Self-Supervised Damage-Avoiding Manipulation Strategy Optimization via Mental Simulation

Everyday robotics are challenged to deal with autonomous product handling in applications like logistics or retail, possibly causing damage on the items during manipulation. Traditionally, most approaches try to minimize physical interaction with goods. However, we propose to take into account any unintended motion of objects in the scene and to learn manipulation strategies in a self-supervised way which minimize the potential damage. The presented approach consists of a planning method that determines the optimal sequence to manipulate a number of objects in a scene with respect to possible damage by simulating interaction and hence anticipating scene dynamics. The planned manipulation sequences are taken as input to a machine learning process which generalizes to new, unseen scenes in the same application scenario.
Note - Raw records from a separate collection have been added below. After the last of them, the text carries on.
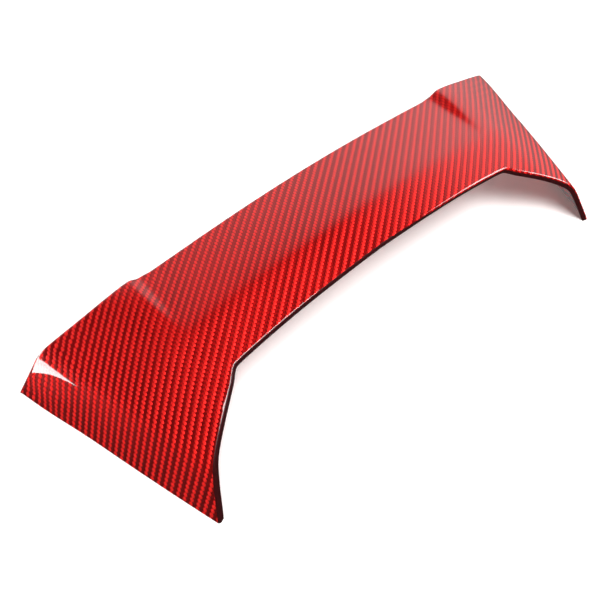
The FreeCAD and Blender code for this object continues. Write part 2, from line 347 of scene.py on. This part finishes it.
def build_shell(materials):
    rows = ring_rows()
    shares = column_shares()
    places = []
    flats = []
    for row in rows:
        place, flat = ring_points(shares * foot_span(row), row)
        if row[1] == 0:
            wear_foot(place)
        places.append(place + np.array([0, MID_Y, 0]))
        flats.append(flat)
    places = np.array(places)          # ring row, column, xyz
    flats = np.array(flats)
    count_rows, count_columns = places.shape[:2]
    index = np.arange(count_rows * count_columns).reshape(count_rows, count_columns)
    faces = []
    kinds = []
    for r in range(count_rows):
        nxt = (r + 1) % count_rows
        for c in range(count_columns - 1):
            faces.append((index[r, c], index[nxt, c], index[nxt, c + 1], index[r, c + 1]))
            kinds.append(face_kind(rows[r], rows[nxt], places[r, c, 0]))
    faces.append(tuple(index[:, 0][::-1]))
    faces.append(tuple(index[:, -1]))
    kinds += [EDGE_AND_LIP_SHADE_FACE, EDGE_AND_LIP_SHADE_FACE]
    mesh = bpy.data.meshes.new("wing_shell")
    mesh.from_pydata(places.reshape(-1, 3).tolist(), [], [tuple(map(int, f)) for f in faces])
    for material in materials:
        mesh.materials.append(material)
    mesh.polygons.foreach_set("material_index", kinds)
    mesh.polygons.foreach_set("use_smooth", [True] * (len(faces) - 2) + [False, False])
    uv = mesh.uv_layers.new(name="cloth")
    corner = np.zeros(len(mesh.loops), int)
    mesh.loops.foreach_get("vertex_index", corner)
    uv.data.foreach_set("uv", flats.reshape(-1, 2)[corner].astype(np.float32).ravel())
    depth = mesh.attributes.new("ply_depth", "FLOAT", "POINT")
    levels = np.repeat([row[1] / WALL for row in rows], count_columns)
    depth.data.foreach_set("value", levels.astype(np.float32))
    shell = bpy.data.objects.new("wing_shell", mesh)
    bpy.context.scene.collection.objects.link(shell)
    mesh.validate()
    mesh.update()
    return shell


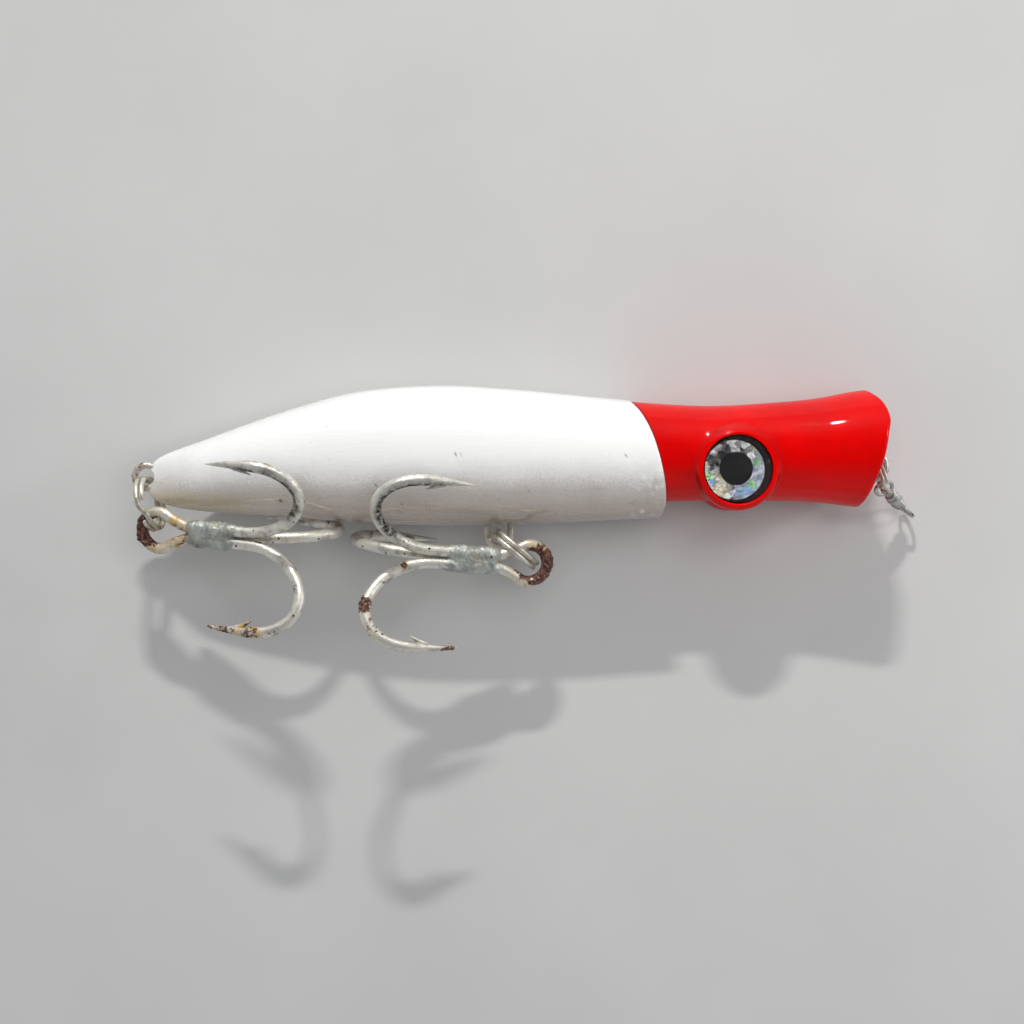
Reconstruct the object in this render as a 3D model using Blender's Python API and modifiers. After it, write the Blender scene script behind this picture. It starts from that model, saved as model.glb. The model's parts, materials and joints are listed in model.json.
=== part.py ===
"""Topwater popper with a through-wire, split rings, a barrel swivel and two treble hooks.

Lure axes, in millimetres: x runs from the tail tip to the mouth, y from the belly to the back, and z from
the mid-plane to the right flank. The lure lies on its left flank, so the world's Z is the lure's z, and the
empty named lure_axes lifts it until that flank touches the floor.
"""

from math import cos, pi, radians, sin

import bmesh
import bpy
from mathutils import Matrix, Vector

MM = 0.001

# Where the lure's own origin stands in the world
TAIL_TIP_X = -69.0
WIRE_AXIS_Y = 6.9
FLANK_TO_MID_PLANE = 11.05

# Body and head outlines: (x, back, belly, half-width), an ellipse at each
BODY_ROWS = (
    (0.0, 0.8, -2.4, 0.6),
    (0.5, 2.2, -3.4, 0.7),
    (2.0, 3.7, -4.4, 1.35),
    (5.6, 5.3, -5.5, 3.3),
    (9.3, 6.6, -6.0, 5.3),
    (16.6, 9.3, -6.6, 7.0),
    (27.0, 12.8, -7.2, 8.9),
    (38.4, 15.7, -8.2, 10.3),
    (53.0, 16.8, -8.7, 11.0),
    (67.5, 16.0, -8.4, 10.9),
    (82.1, 14.6, -7.8, 10.4),
    (97.0, 13.3, -7.0, 9.8),
)
HEAD_ROWS = (
    (85.0, 14.1, -4.7, 9.6),
    (94.0, 13.4, -4.3, 9.3),
    (103.0, 13.1, -4.2, 9.2),
    (114.9, 13.8, -4.2, 9.5),
    (121.6, 14.5, -4.5, 10.0),
    (128.7, 15.8, -5.3, 10.6),
    (137.0, 16.4, -5.7, 10.9),
)
GILL_LINE = (
    (85.0, 16.5), (87.2, 14.0), (89.0, 11.6), (90.6, 8.2), (91.8, 4.3), (92.6, 0.8), (93.1, -2.4), (93.2, -5.2),
    (92.7, -7.2), (91.6, -9.5),
)
MOUTH_RIM = (
    (129.0, 18.5), (130.6, 16.0), (132.5, 13.9), (133.4, 11.0), (133.1, 8.5), (132.2, 3.5), (131.0, -0.6), (129.7, -4.3),
    (128.2, -7.5),
)

# Outlines that the gill and mouth lines cut are closed far outside the lure
CLEAR_BELOW, CLEAR_ABOVE, CLEAR_BEHIND, CLEAR_AHEAD, CLEAR_SIDE = -12.0, 22.0, 60.0, 150.0, 20.0

# Shell halves
PARTING_GAP = 0.1
FIT_GAP = 0.3
WALL = 1.6
HALF_SIDES = 12
STEPS_PER_ROW = 2
STEPS_PER_CORNER = 2
RIB_X = (28.0, 49.0, 73.5)
RIB_THICKNESS = 1.4
CAVITY_START = 8.0
CAVITY_END = 80.0
SPIGOT_START, SPIGOT_END = 82.0, 97.0
SPIGOT_INSET = 1.7
POCKET_END = 100.0
POCKET_INSET = 1.4
HEAD_CAVITY = ((81.0, 9.0, -1.2, 5.0), (90.0, 10.5, -1.5, 5.2), (112.0, 10.5, -1.5, 5.2), (121.0, 8.0, -0.5, 4.0))

# Mouth cup: a tilted ellipsoid hollowed out of the head
CUP_CENTRE = (133.6, 5.4)
CUP_DEPTH, CUP_HALF_HEIGHT, CUP_HALF_WIDTH = 7.4, 9.2, 9.6
CUP_TILT = radians(12)

# Eyes
EYE_X, EYE_Y = 106.35, 1.45
BOSS_RADIUS, BOSS_TOP, BOSS_FOOT = 7.35, 9.5, 3.0
SOCKET_RADIUS, SOCKET_FLOOR = 6.2, 8.2
FOIL_X, FOIL_Y, FOIL_RADIUS, FOIL_THICKNESS = 105.9, 1.3, 5.4, 0.25
FOIL_BED, DOME_BED = 0.2, 0.15
DOME_RADIUS, DOME_EDGE, DOME_HEIGHT = 5.95, 0.35, 1.3
DOME_STEPS = 5

# Through-wire: tail loop, belly loop and nose loop bent in one wire
WIRE_RADIUS = 0.6
CHANNEL_RADIUS = 0.9
TAIL_LOOP_CENTRE, TAIL_LOOP_RADIUS = (-0.4, 0.2), 2.1
NOSE_LOOP_CENTRE, NOSE_LOOP_RADIUS = (131.8, 2.1), 2.4
BELLY_LOOP_CENTRE, BELLY_LOOP_RADIUS = (63.7, -10.35), 2.15
CORNER_RADIUS = 1.6
TAIL_LOOP_ANGLES, NOSE_LOOP_ANGLES = (35, 318), (222, 505)
LOOP_STEPS, BELLY_LOOP_STEPS, CORNER_STEPS = 14, 9, 4
TAIL_NECK, NOSE_NECK = ((4.6, 0.0), (2.9, -0.35)), ((-4.9, 0.0), (-3.1, -0.4))
LEG_HOLE_ABOVE_WIRE = 2.0
CHANNEL_START, CHANNEL_END = -6.0, 136.0

# Ballast and rattle, inside the body
TAIL_BALLAST = dict(start=14.0, end=24.0, y=-2.6, radius=1.5)
BELLY_BALLAST = dict(start=36.0, end=47.5, y=-3.6, radius=2.4)
SLUG_CHAMFER = 0.4
TUBE_START, TUBE_END, TUBE_Y = 51.0, 72.0, 6.0
TUBE_RADIUS, TUBE_BORE = 3.5, 2.8
BALL_RADIUS, BALL_COUNT, BALL_SPACING = 2.6, 3, 5.35
FIRST_BALL_X = 54.2

# Split rings: two flat coils with a short crossover
HOOK_RING = dict(radius=4.7, wire=0.475, pitch=1.05, points=20)
NOSE_RING = dict(radius=2.85, wire=0.3, pitch=0.68, points=18)
CROSSOVER_START, CROSSOVER_END = radians(320), radians(355)
COIL_END = radians(670)

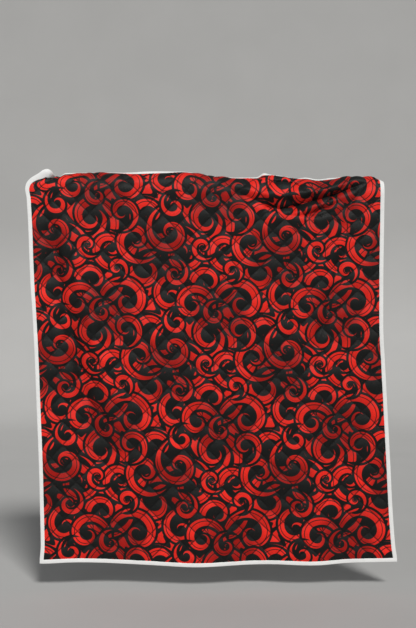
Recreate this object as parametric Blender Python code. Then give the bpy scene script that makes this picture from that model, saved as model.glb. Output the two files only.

This learned manipulation strategy is continuously refined in a self-supervised optimization cycle dur- ing load-free times of the system. Such a simulation-in-the-loop setup is commonly known as mental simulation and allows for efficient, fully automatic generation of training data as opposed to classical supervised learning approaches. In parallel, the generated manipulation strategies can be deployed in near-real time in an anytime fashion. We evaluate our approach on one industrial scenario (autonomous container unloading) and one retail scenario (autonomous shelf replenishment).